The Gerald Moore Gallery is delighted to present Audit, a solo exhibition by Reinis Lismanis from 12th September to 12th October 2024. The private view will be on Thursday 12th September from 6 to 8pm.
Audit continues the artist's investigation of everyday processes, labour, and the materiality of image-making, while contemplating notions of quality, success, and failure in both art and daily life. The show's title draws on the etymology of the word, which originates from the Latin "auditus," meaning "a hearing." In contemporary usage, an audit implies a systematic examination or review. For Lismanis, this concept of "taking stock" became literal as he moved studios, offering an opportunity to reevaluate the methods and materials present in his creative practice.
Lismanis broadens his repertoire of techniques, combining inkjet ink, spray paint, printed imagery, and repurposed advertising banners to create new works on canvas. This approach reflects his interest in giving new life to discarded or previously rejected materials and exploring the ephemeral nature of commercial image-making. A crucial aspect of this new body of work is the artist's experimental approach to printing on canvas. Using an old inkjet printer, Lismanis folds and forces larger canvases through the device, embracing the unpredictability and serendipitous outcomes that arise from this process. This method embodies his fascination with the intersection of intentionality and chance in artmaking, while also serving as a metaphor for navigating constraints in both artistic and quotidian contexts.
The imagery Lismanis selects for printing relates to quality control, which itself alludes to broader notions of success and failure. By reproducing elements such as colour calibration patches and alignment marks from common items like milk cartons and biscuit boxes, the artist transports these details into an altogether different realm - an aesthetic one. This gesture not only blurs the boundary between the mundane and the artistic but also prompts a reconsideration of value perceptions.
Interspersed among these abstract forms are more recognisable images: a concerned figure from an IKEA manual, serving as a humorous yet poignant reminder of the anxieties and struggles present in everyday life. These elements, combined with blocks of pure colour, create a visual language that is simultaneously familiar and disorienting, mirroring the complex interplay between routine and uncertainty in modern existence. The introduction of these identifiable elements marks a shift in Lismanis' practice, incorporating more personal aspects of everyday life into his artistic explorations. This integration further emphasises the interconnectedness of art, daily experiences, and broader societal structures.

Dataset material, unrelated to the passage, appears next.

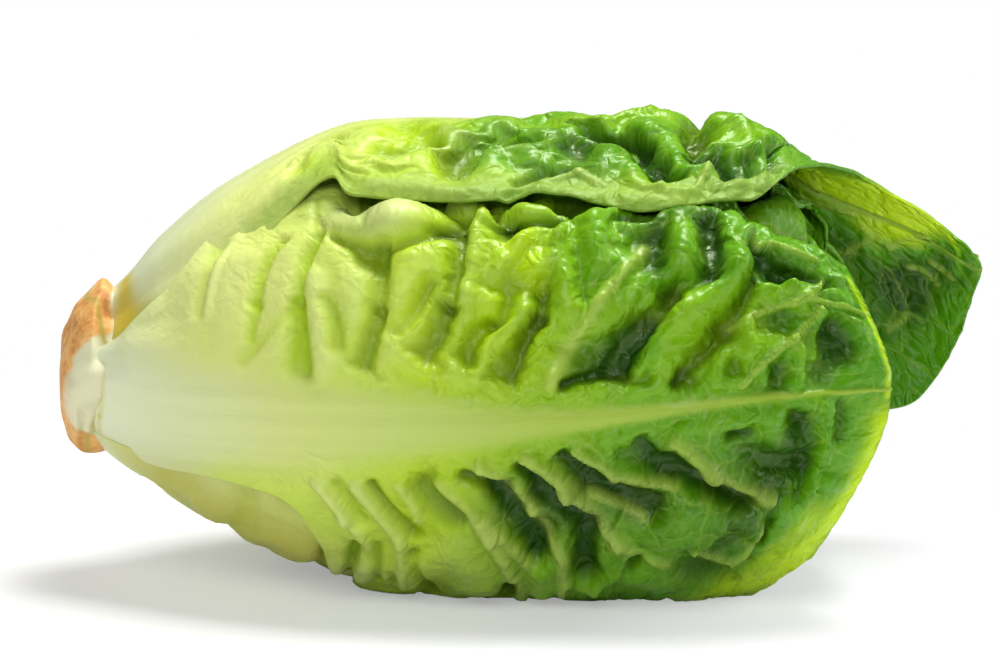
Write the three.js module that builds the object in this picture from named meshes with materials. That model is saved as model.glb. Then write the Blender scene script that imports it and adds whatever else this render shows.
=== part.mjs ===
// A little gem lettuce lying on its side, in millimetres. X runs along the head from the cut stem to the leaf tips,
// Z is up, and the head rests on Z = 0. Twenty leaves grow from the stem in a spiral. Each leaf is a patch of its own
// shell round the head's axis, and the shells lie one inside the next, so the leaves clear each other.
import * as THREE from "three";

// The head.
const LEAF_COUNT = 20;
const FIRST_LEAF_TURN = 145; // degrees round the axis: 0 faces -Y and 90 faces up
const TURN_BETWEEN_LEAVES = 137.5; // the spiral's turn from each leaf to the next one in
const WRAPPER_TURNS = [100, -3, -115, 116]; // the outer leaves, which have shifted round the head as it was packed
const AXIS_HEIGHT = 37; // less than the head's radius, because its own weight flattens it where it rests
const SHELL_STEP = 1.5; // rise of the flattened patch from one leaf to the leaf inside it

// Leaf sections.
const BLADE_THICKNESS = 0.8;
const OUTER_SHARE = 0.7; // share of the midrib's extra thickness that stands out of the leaf's outer face
const RIB_THICKNESS = { outermost: 4.0, innermost: 1.4 }; // extra thickness of the midrib at its base
const RIB_HALF_WIDTH = { base: 8, tip: 2.5 };

// Midrib lines as [distance along the axis, distance from the axis], from the leaf's base to its tip.
const TOP_LEAF_LINE = [
  [10.5, 13.5], [19, 20.5], [31, 29.4], [48, 38.6], [68, 43.1], [90, 44.6], [112, 44.7], [131, 43], [148, 38.5], [162, 31],
];
const FRONT_LEAF_LINE = [
  [11, 13.5], [19, 20], [31, 28.2], [47, 36.4], [66, 40.7], [86, 42], [105, 42], [119, 40.8], [131.5, 38], [143, 33],
];
const OUTER_LINE = [
  [10.5, 13.5], [19, 19.6], [31, 27.5], [47, 35.5], [66, 40], [86, 41.3], [106, 41], [123, 37.5], [136, 29], [144, 18],
];
const INNER_LINE = [
  [46, 3.5], [51.5, 5.5], [58, 7], [66, 8], [75, 8.8], [85, 9], [96, 8.5], [107, 7], [117, 4.8], [125, 2.4],
];

// A leaf's spread to each side of its midrib, in degrees round the axis, at even steps from its base to its tip.
const HALF_SPREAD = [48, 55, 70, 84, 88, 82, 60];
const FRONT_SPREAD = { low: [48, 52, 66, 80, 83, 78, 58], high: HALF_SPREAD };
const TOP_SPREAD = { low: [48, 46, 46, 50, 56, 64, 62], high: [60, 70, 88, 102, 104, 96, 72] };

// Mesh steps along and across a leaf: the outer leaves are larger and take more.
const OUTER_LEAVES = 6;
const STEPS_OUTER = { along: 14, across: 12 };
const STEPS_INNER = { along: 12, across: 10 };

// Colours, from the pale stem and heart to the green outer leaves.
const OUTER_GREEN = new THREE.Color(0x5f9a1f);
const HEART_GREEN = new THREE.Color(0xd9e27c);
const STEM_COLOR = 0xe3dcb0;

const LEAF_NAMES = ["top_wrapper_leaf", "front_wrapper_leaf", "under_wrapper_leaf", "back_wrapper_leaf"];
const HEART_LEAVES = 6;

const mix = (a, b, share) => a + (b - a) * share;
const smooth = (low, high, value) => THREE.MathUtils.smoothstep(value, low, high);

// A smooth curve through the values at even steps of share, from 0 to 1.
function spreadAt(values, share) {
  const line = new THREE.SplineCurve(values.map((value, i) => new THREE.Vector2(i, value)));
  return line.getPoint(share).y;
}

function lineOf(points) {
  return new THREE.SplineCurve(points.map(([x, r]) => new THREE.Vector2(x, r)));
}

// The midrib line of a leaf that lies at a share of the way in from the outer line to the inner one.
function nestedLine(share) {
  return lineOf(
    OUTER_LINE.map(([x, r], i) => [mix(x, INNER_LINE[i][0], share), mix(r, INNER_LINE[i][1], share)]),
  );
}

// What sets one leaf apart: its line, its place round the axis, its outline and its mesh steps.
function leafAt(index) {
  const share = index / (LEAF_COUNT - 1);
  const leaf = {
    name: nameOf(index),
    share,
    line: nestedLine(share),
    turn: WRAPPER_TURNS[index] ?? FIRST_LEAF_TURN - TURN_BETWEEN_LEAVES * index,
    sway: 0, // degrees that the tip leans round the axis
    spread: { low: HALF_SPREAD, high: HALF_SPREAD },
    tipRound: 0.22,
    tipPower: 2,
    level: SHELL_STEP * Math.max(0, index - 1),
    levelFrom: -360, // degrees round the axis at which the flattened patch steps up to its level
    steps: index < OUTER_LEAVES ? STEPS_OUTER : STEPS_INNER,
  };
  if (index === 0) {
    Object.assign(leaf, { line: lineOf(TOP_LEAF_LINE), spread: TOP_SPREAD });
    Object.assign(leaf, { sway: 50, tipRound: 0.3, tipPower: 1.3 });
  }
  if (index === 1) Object.assign(leaf, { line: lineOf(FRONT_LEAF_LINE), spread: FRONT_SPREAD });
  if (index === 2) leaf.levelFrom = -101;
  return leaf;
}

function nameOf(index) {
  if (index < LEAF_NAMES.length) return LEAF_NAMES[index];
  const number = (value) => String(value).padStart(2, "0");
  const firstHeart = LEAF_COUNT - HEART_LEAVES;
  if (index < firstHeart) return "middle_leaf_" + number(index - LEAF_NAMES.length + 1);
  return "heart_leaf_" + number(index - firstHeart + 1);
}

// Degrees from the midrib, at a place across the leaf from -1 to 1.
function spreadTo(leaf, along, across) {
  return across * spreadAt(across < 0 ? leaf.spread.low : leaf.spread.high, along);
}

// Degrees round the axis.
function turnAt(leaf, along, across) {
  return leaf.turn + leaf.sway * smooth(0.5, 1, along) + spreadTo(leaf, along, across);
}

// A point on the middle surface of a leaf: along runs from 0 at its base to 1 at its tip, across from -1 to 1.
function middlePoint(leaf, along, across) {
  const shorter = leaf.tipRound * Math.abs(across) ** leaf.tipPower * along * along;
  const { x, y: radius } = leaf.line.getPoint(along * (1 - shorter));
  const turn = THREE.MathUtils.degToRad(turnAt(leaf, along, across));
  return new THREE.Vector3(x, -radius * Math.cos(turn), AXIS_HEIGHT + radius * Math.sin(turn));
}

// The outward direction of the middle surface, from two short steps on it.
function outward(leaf, along, across) {
  const step = 0.01;
  const a0 = Math.max(0, along - step);
  const a1 = Math.min(1, along + step);
  const b0 = Math.max(-1, across - step);
  const b1 = Math.min(1, across + step);
  const lengthways = middlePoint(leaf, a1, across).sub(middlePoint(leaf, a0, across));
  const sideways = middlePoint(leaf, along, b1).sub(middlePoint(leaf, along, b0));
  return lengthways.cross(sideways).normalize();
}

// The midrib's extra thickness, which fades towards the tip and to each side.
function ribAt(leaf, along, across) {
  const base = mix(RIB_THICKNESS.outermost, RIB_THICKNESS.innermost, leaf.share);
  const halfWidth = mix(RIB_HALF_WIDTH.base, RIB_HALF_WIDTH.tip, along) * mix(1, 0.5, leaf.share);
  const { y: radius } = leaf.line.getPoint(along);
  const arc = radius * THREE.MathUtils.degToRad(spreadTo(leaf, along, across));
  return base * (1 - along) * Math.exp(-((arc / halfWidth) ** 2));
}

// The leaf's outer and inner points at one place. Where the leaf meets the rest plane both are kept above it.
function facePoints(leaf, along, across) {
  const middle = middlePoint(leaf, along, across);
  const normal = outward(leaf, along, across);
  const rib = ribAt(leaf, along, across);
  const outer = middle.clone().addScaledVector(normal, BLADE_THICKNESS / 2 + rib * OUTER_SHARE);
  const inner = middle.clone().addScaledVector(normal, -BLADE_THICKNESS / 2 - rib * (1 - OUTER_SHARE));
  const level = leaf.level * smooth(leaf.levelFrom, leaf.levelFrom + 7, turnAt(leaf, along, across));
  outer.z = Math.max(outer.z, level);
  inner.z = Math.max(inner.z, level + BLADE_THICKNESS);
  return [outer, inner];
}

// A closed shell: a grid of outer points, a grid of inner points, and a rim that joins their four edges.
function leafGeometry(leaf) {
  const { along: rows, across: columns } = leaf.steps;
  const positions = [];
  for (let i = 0; i <= rows; i++)
    for (let j = 0; j <= columns; j++)
      for (const point of facePoints(leaf, i / rows, (2 * j) / columns - 1)) positions.push(...point.toArray());
  const outer = (i, j) => 2 * (i * (columns + 1) + j);
  const inner = (i, j) => outer(i, j) + 1;
  const faces = [];
  const quad = (a, b, c, d) => faces.push(a, b, c, a, c, d);
  for (let i = 0; i < rows; i++)
    for (let j = 0; j < columns; j++) {
      quad(outer(i, j), outer(i + 1, j), outer(i + 1, j + 1), outer(i, j + 1));
      quad(inner(i, j), inner(i, j + 1), inner(i + 1, j + 1), inner(i + 1, j));
    }
  for (let i = 0; i < rows; i++) {
    quad(outer(i, 0), inner(i, 0), inner(i + 1, 0), outer(i + 1, 0));
    quad(outer(i, columns), outer(i + 1, columns), inner(i + 1, columns), inner(i, columns));
  }
  for (let j = 0; j < columns; j++) {
    quad(outer(0, j), outer(0, j + 1), inner(0, j + 1), inner(0, j));
    quad(outer(rows, j), inner(rows, j), inner(rows, j + 1), outer(rows, j + 1));
  }
  const geometry = new THREE.BufferGeometry();
  geometry.setAttribute("position", new THREE.Float32BufferAttribute(positions, 3));
  geometry.setIndex(faces);
  geometry.computeVertexNormals();
  return geometry;
}

function leafMesh(leaf) {
  const color = OUTER_GREEN.clone().lerp(HEART_GREEN, leaf.share);
  const material = new THREE.MeshStandardMaterial({ color, roughness: 0.45, metalness: 0 });
  const mesh = new THREE.Mesh(leafGeometry(leaf), material);
  mesh.name = leaf.name;
  return mesh;
}

// The stem: a domed cut end, then a cone inside the leaves that thins towards the heart.
function stemMesh() {
  const butt = [[0, 0], [6, 0.3], [10.5, 1.4], [13.4, 3.3], [15, 5.8], [15.3, 7.6]];
  const cone = [[11.7, 8.5], [11.3, 12], [10.3, 15.5], [8.8, 20.8], [6.2, 30], [1.9, 45.5], [0, 46]];
  const profile = [...butt, ...cone].map(([radius, x]) => new THREE.Vector2(radius, x));
  const geometry = new THREE.LatheGeometry(profile, 24);
  geometry.rotateZ(-Math.PI / 2); // the lathe's axis to the head's axis
  const material = new THREE.MeshStandardMaterial({ color: STEM_COLOR, roughness: 0.6, metalness: 0 });
  const mesh = new THREE.Mesh(geometry, material);
  mesh.name = "stem";
  mesh.position.z = AXIS_HEIGHT;
  return mesh;
}

const head = new THREE.Group();
head.name = "little_gem_lettuce";
head.add(stemMesh());
for (let index = 0; index < LEAF_COUNT; index++) head.add(leafMesh(leafAt(index)));

// The origin is under the middle of the head.
const box = new THREE.Box3().setFromObject(head);
const centre = box.getCenter(new THREE.Vector3());
head.position.set(-centre.x, -centre.y, -box.min.z);
head.updateMatrixWorld(true);

export default head;
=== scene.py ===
"""A little gem lettuce lying on its side: a cut stem and twenty crinkled leaves, built on the CAD frame."""

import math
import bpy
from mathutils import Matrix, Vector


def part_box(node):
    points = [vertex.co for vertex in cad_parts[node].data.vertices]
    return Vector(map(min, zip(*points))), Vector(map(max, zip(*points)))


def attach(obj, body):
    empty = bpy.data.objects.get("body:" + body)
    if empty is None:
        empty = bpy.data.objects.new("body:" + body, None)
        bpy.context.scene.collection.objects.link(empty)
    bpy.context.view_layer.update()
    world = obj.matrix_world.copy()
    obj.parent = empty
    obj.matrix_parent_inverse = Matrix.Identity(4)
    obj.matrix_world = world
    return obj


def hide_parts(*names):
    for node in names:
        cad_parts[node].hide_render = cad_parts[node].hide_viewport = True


bl_info = {
    "name": "Little gem lettuce",
    "version": (1, 0, 0),
    "blender": (4, 5, 0),
    "location": "View3D > Sidebar > Lettuce",
    "description": "Builds a small lettuce head with crinkled leaves and a cut stem",
    "category": "Add Mesh",
}

import bpy
import numpy as np
from mathutils import Vector
from bpy.props import FloatProperty, FloatVectorProperty, IntProperty, PointerProperty

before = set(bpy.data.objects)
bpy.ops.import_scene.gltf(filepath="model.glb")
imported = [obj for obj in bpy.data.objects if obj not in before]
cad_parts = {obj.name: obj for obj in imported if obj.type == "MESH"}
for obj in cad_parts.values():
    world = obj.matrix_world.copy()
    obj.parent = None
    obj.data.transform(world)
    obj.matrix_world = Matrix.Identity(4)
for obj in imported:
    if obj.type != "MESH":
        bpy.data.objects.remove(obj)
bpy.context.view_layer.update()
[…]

Through Audit, Lismanis continues to challenge conventional narratives surrounding artistic production and value. By embracing imperfection, chance, and the aesthetics of the ordinary, he invites a reassessment of one's relationships with success, failure, and the beauty of the incidental and commonplace.
Writer Toby Üpson was invited to contribute a text that responds to Lismanis' exhibition. His text titled Content coloured all confused or awash with uncoded crackles explores Lismanis' artworks in relation to digital states and the transference of information. Click on the link below to read the essay.
Reinis Lismanis (1992) is a Latvian artist based in London, UK. He has held solo exhibitions at Exhibition Hall Arsenāls, Latvian National Museum of Art and LOOK! (Riga), Brockley Gardens and no format (London) and Brighton CCA: Dorset Place (Brighton). His works have been included in group presentations at Zuzeum Art Centre (Riga), KAI Art Center (Tallinn), Benaki Museum (Athens), National Library of Latvia (Riga), Riga Photomonth and Riga Photography Biennial, Fotopub Festival (Novo Mesto), Galleria SP3 (Treviso) and FUGA (Budapest). Lismanis has published two monographs – Trial and Error (Skinnerboox, 2019) and T6031_T6061_T8001 (NoRoutine Books, 2019). Lismanis studied at the University of Brighton and Birkbeck, University of London. He currently teaches photography at the Camberwell College of Art.
The exhibition is open to the public on Saturdays from 10am to 4pm and by appointment.